By Brad Laidman | August 29, 2001

“You may find out one day that when you’ve had money and lost it. It’s much worse than never having had it at all.”
Oliver Stone, hereafter known as Mr. Subtlety, writes great anti-heroes or at least I suppose that’s looking on the bright side. Rappers around the world swear by his script for the Brian DePalma – Al Pacino Cuban drug lord blood-fest Scarface. Wall Street is Stone’s snarling condemnation of the Go-Go junk bond king buy ’em, break ’em, and sell off the parts ’80s. Similarly, everyone ignored the so-so message and fell in love with Michæl Douglas’ aptly named corporate raider Gordon Gekko. Get it, he’s a snake baby! Witness the scene in the recent Boiler Room where a room full of young coked up crooked brokers view the performance over and over mouthing Douglas’ every word to see the end result of Stone’s blazing tirade. Living a dull honest life like Martin Sheen does doesn’t seem to be anywhere near as fun as playing God, getting rich, wearing the finest Italian suits, and doing the hottest American women.

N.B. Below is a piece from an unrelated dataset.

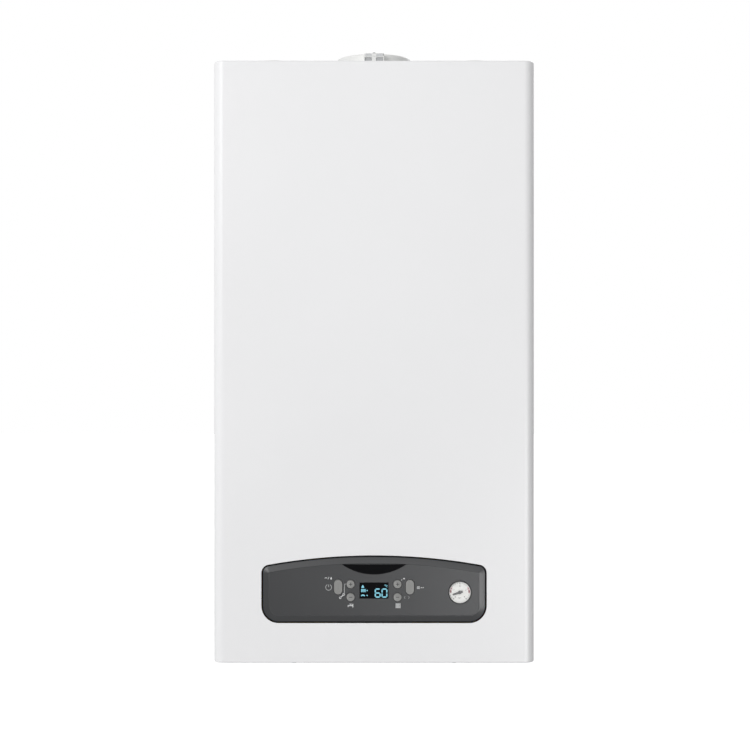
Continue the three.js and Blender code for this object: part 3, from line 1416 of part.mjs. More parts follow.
add(
  "chamber",
  "air_pressure_switch",
  airPressureSwitch(),
  WHITE_PLASTIC,
  -CHAMBER_HALF + CHAMBER_SHEET,
  COLLAR_Y,
  CHAMBER_TOP - 70,
);
add(
  "chamber",
  "overheat_thermostat",
  overheatThermostat(),
  BLACK_PLASTIC,
  STACK_HALF_X,
  COLLAR_Y,
  FIREBOX_TOP + EXCHANGER_HEIGHT - 8,
);

add("hydraulics", "expansion_vessel", expansionVessel(), RED_PAINT);
add("hydraulics", "flow_group", flowGroup(), BRASS);
add("hydraulics", "diverter_stem", diverterStem(), STEEL, DIVERTER_X, STUB_Y, DIVERTER_TOP);
add("hydraulics", "diverter_actuator", diverterActuator(), BLACK_PLASTIC, DIVERTER_X, STUB_Y, DIVERTER_TOP);
add("hydraulics", "return_group", returnGroup(), BRASS);
add("hydraulics", "plate_heat_exchanger", plateHeatExchanger(), STEEL);
add("hydraulics", "pump_housing", pumpHousing(), BLACK_PLASTIC, PUMP_X, 0, PUMP_Z);
const pumpWheel = bladedWheel(PUMP_WHEEL_RADIUS, 26, 8, 20);
add("hydraulics", "pump_wheel", pumpWheel, WHITE_PLASTIC, PUMP_X, PUMP_FRONT + WHEEL_GAP, PUMP_Z);
add("hydraulics", "pump_motor", motor(40, 84, PUMP_RADIUS, 18), CAST_ALUMINIUM, PUMP_X, PUMP_FRONT, PUMP_Z);
add("hydraulics", "air_vent", airVent(), BRASS, PUMP_X - OUTLET_X, STUB_Y, PUMP_Z + PUMP_RADIUS + 2);
add("hydraulics", "gas_valve", gasValve(), CAST_ALUMINIUM);
add("hydraulics", "gas_pipe", gasPipe(), COPPER);
add("hydraulics", "flow_pipe", flowPipe(), COPPER);
add("hydraulics", "return_pipe", returnPipe(), COPPER);
add(
  "hydraulics",
  "safety_valve_knob",
  safetyValveKnob(),
  RED_PLASTIC,
  VALVE_X,
  STUB_Y - BAR_HALF_DEPTH - VALVE_LENGTH - SHAFT_CLEARANCE,
  VALVE_Z,
);
add("hydraulics", "filling_tap_knob", fillingTapKnob(), BLACK_PLASTIC, TAP_X, TAP_Y, -6);

add("controls", "control_box", controlBox(), BLACK_PLASTIC);
add("controls", "fascia", fascia(), FASCIA_GREY);
const inlayPlate = plate(inlayOutline(0), INLAY_FRONT, INLAY_FRONT + INLAY_THICK);
add("controls", "inlay_plate", inlayPlate, GLOSS_BLACK);
add("controls", "display", display(), GLOSS_BLACK, 0, 0, DISPLAY_Z);
add("controls", "circuit_board", circuitBoard(), BOARD_GREEN);
for (const [word, side] of [
  ["left", -1],
  ["right", 1],
]) {
  add("controls", "button_upper_" + word, roundButton(), BUTTON_GREY, side * BUTTON_X, 0, BUTTON_Z[0]);
  add("controls", "button_lower_" + word, roundButton(), BUTTON_GREY, side * BUTTON_X, 0, BUTTON_Z[1]);
  add("controls", "button_oblong_" + word, oblongButton(), BUTTON_GREY, side * OBLONG_X, 0, OBLONG_Z);
}
add("controls", "gauge_body", gaugeBody(), DIAL_WHITE, GAUGE_X, 0, GAUGE_Z);
add("controls", "gauge_lens", gaugeLens(), CLEAR_PLASTIC, GAUGE_X, 0, GAUGE_Z);
add("controls", "gauge_needle", gaugeNeedle(), BLACK_PLASTIC, GAUGE_X, 0, GAUGE_Z);
groups.controls.children.at(-1).rotation.y = -NEEDLE_REST;

export default boiler;
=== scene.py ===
"""The looks of a wall-hung combination boiler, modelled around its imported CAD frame.

Shapes are given in millimetres in the casing's own frame: x across, y from the wall (0) towards the
front (negative), z up from the casing's lower edge. build() runs every operator in order.
"""

import json
import math

import bpy
from bpy.props import (
    FloatProperty,
    FloatVectorProperty,
    IntProperty,
    PointerProperty,
    StringProperty,
)
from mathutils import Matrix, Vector

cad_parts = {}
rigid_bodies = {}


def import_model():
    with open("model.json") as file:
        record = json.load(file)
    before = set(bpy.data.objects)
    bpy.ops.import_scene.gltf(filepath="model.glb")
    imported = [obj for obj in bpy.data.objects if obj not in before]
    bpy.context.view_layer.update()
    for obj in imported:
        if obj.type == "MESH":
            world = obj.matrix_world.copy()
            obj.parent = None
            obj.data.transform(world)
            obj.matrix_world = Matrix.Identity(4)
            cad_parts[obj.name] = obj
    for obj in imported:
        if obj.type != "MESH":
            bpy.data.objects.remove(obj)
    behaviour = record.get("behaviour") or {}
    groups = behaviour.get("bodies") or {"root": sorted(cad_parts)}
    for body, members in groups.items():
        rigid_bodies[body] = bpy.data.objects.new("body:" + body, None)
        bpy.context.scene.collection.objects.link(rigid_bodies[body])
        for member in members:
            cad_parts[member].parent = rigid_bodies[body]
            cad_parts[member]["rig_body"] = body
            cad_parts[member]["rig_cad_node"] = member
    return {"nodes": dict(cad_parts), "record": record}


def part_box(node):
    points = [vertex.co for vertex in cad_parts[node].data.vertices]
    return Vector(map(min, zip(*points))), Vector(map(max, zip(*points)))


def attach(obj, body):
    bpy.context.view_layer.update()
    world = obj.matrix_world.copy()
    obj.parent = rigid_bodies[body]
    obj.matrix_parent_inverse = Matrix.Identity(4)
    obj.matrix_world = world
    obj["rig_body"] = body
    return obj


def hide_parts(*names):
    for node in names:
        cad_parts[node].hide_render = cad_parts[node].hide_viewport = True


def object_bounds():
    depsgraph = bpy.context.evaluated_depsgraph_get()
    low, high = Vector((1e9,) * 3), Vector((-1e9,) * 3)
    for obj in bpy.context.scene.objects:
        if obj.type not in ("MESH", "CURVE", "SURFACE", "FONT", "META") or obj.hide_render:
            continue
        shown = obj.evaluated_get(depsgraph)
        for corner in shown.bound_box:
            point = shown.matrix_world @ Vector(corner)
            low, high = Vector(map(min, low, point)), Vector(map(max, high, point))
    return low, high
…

Back in the day’s when he had a healthy career before the coke, the hookers and the porn stars, Charlie Sheen was Stone’s eager young alter ego. Don’t forget for a second that Stone considers Wall Street to be every bit the unwinnable jungle war Viet Nam was in their previous award winning team up Platoon. Sheen plays ambitious neophyte stock broker Bud Fox. In case you thought Stone could write more than one plot notice that Charlie is again forced to choose between father figures Martin Sheen and Michæl Douglas just like he had to sift through Willem Defoe and the scarred Tom Berenger in Platoon. I wish my life were so blessed to be as black and white as an Oliver Stone flick. The only difference is Douglas is much better dressed, and kissing his a*s seems to work out splendidly. Charlie courts Douglas like a hot blonde and in return for a little bit of whispered inside information, Charlie finds himself with a bunch of dough, a cool apartment, he gets to drive Dune buggies in the desert and do Darryl Hannah in the city. Darryl Hannah usually hangs out with the Kennedys. Do you know what a hot chick like her is worth especially in today’s modern age of Internet Billionaires? Just so you know he’s evil, Oliver shades Gekko in darkness while thunderbolts clap in the background.

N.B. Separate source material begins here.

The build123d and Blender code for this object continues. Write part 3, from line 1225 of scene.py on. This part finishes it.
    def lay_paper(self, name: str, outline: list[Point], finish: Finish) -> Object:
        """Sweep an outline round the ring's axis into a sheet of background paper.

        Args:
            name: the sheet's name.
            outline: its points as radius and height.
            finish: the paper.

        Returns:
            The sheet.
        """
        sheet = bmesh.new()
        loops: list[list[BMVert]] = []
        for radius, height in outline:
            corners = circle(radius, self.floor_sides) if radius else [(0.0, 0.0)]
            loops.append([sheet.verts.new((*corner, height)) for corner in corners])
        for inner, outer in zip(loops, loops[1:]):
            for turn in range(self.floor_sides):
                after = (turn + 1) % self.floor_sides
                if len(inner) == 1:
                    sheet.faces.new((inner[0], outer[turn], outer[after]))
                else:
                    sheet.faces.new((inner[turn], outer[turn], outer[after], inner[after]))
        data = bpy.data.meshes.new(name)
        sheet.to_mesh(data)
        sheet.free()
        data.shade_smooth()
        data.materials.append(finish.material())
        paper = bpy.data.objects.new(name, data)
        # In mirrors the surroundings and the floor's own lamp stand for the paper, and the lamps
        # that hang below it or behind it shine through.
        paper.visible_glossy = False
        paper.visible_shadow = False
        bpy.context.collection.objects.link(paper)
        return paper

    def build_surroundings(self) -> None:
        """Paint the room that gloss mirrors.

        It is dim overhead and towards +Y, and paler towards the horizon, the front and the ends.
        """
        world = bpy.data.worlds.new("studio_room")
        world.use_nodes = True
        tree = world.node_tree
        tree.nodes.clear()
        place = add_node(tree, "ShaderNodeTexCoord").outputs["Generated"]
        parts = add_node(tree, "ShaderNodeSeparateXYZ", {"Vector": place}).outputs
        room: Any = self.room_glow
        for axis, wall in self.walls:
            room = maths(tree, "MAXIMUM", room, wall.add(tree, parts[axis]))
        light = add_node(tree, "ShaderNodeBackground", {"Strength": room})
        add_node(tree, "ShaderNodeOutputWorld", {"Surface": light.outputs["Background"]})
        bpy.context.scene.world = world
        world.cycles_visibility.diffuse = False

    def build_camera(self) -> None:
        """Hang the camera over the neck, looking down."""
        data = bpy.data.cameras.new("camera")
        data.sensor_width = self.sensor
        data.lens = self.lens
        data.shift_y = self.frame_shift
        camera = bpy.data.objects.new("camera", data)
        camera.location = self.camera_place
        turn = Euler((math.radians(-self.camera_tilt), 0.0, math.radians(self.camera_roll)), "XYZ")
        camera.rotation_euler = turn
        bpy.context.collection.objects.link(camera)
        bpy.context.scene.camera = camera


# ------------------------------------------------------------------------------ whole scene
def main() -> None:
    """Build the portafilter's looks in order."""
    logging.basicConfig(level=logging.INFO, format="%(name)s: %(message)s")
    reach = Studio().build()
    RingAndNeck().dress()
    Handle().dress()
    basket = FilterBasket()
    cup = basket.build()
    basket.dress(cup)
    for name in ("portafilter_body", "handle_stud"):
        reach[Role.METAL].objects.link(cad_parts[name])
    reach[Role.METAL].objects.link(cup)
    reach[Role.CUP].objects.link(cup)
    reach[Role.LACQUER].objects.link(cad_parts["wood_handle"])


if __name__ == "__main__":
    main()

So how does Charlie say thanks. Just because Douglas wants to put a few off Daddy’s pals out of work, just because Hal Holbrook looks at him like he is scum, just because Dad is embarrassed to have sired him, he tosses it all away and sells big man Gekko down the river first to moral(?) Corporate Raider Terrence Stamp and then to the SEC with a wire in the park. For his trouble he loses his securities license forever, loses Darryl, loses the apartment, and probably even does a little jail time. My Grandfather died a rich man. He never saw Wall Street, but if he had he would have thought Charlie Sheen was the biggest sap he’d ever seen in his life. If life were supposed to be fair a third of the African American males in this country probably wouldn’t be in jail watching Scarface over and over again. In the end, even Michæl Milken got out of jail with enough dough to rebuild his reputation. What did poor Bud get? Most likely a job as a Blue Star Airlines baggage checker. Don’t forget crowds cheered when Ice Cube popped a couple caps into his brother’s killer in Boyz ‘N’ the Hood. The world loves a winner, especially one with style and dough. Who cares if he doesn’t build or produce anything but paper trails and SEC investigations. In the end little, Oliver gets to fill his movie with hot chicks, fast money, Sun-Tzu quotes, and cool self serving draconian dialogue, Michæl Douglas get an Oscar, and poor Charlie’s left playing pornographers and coke fiends. It hardly seems fair. Even Frank Capra probably would have looked the other way offered the same deal. Of course, in the movie version he would have made Gekko much more evil, and made a similar fortune forcing morality down the throats of the dollar a day fools, who sentimentally try to live a little decent life. At least in Pretty Woman Richard Gere wound up with Julia Roberts after turning honest. Charlie didn’t even get to keep Heidi Fleiss.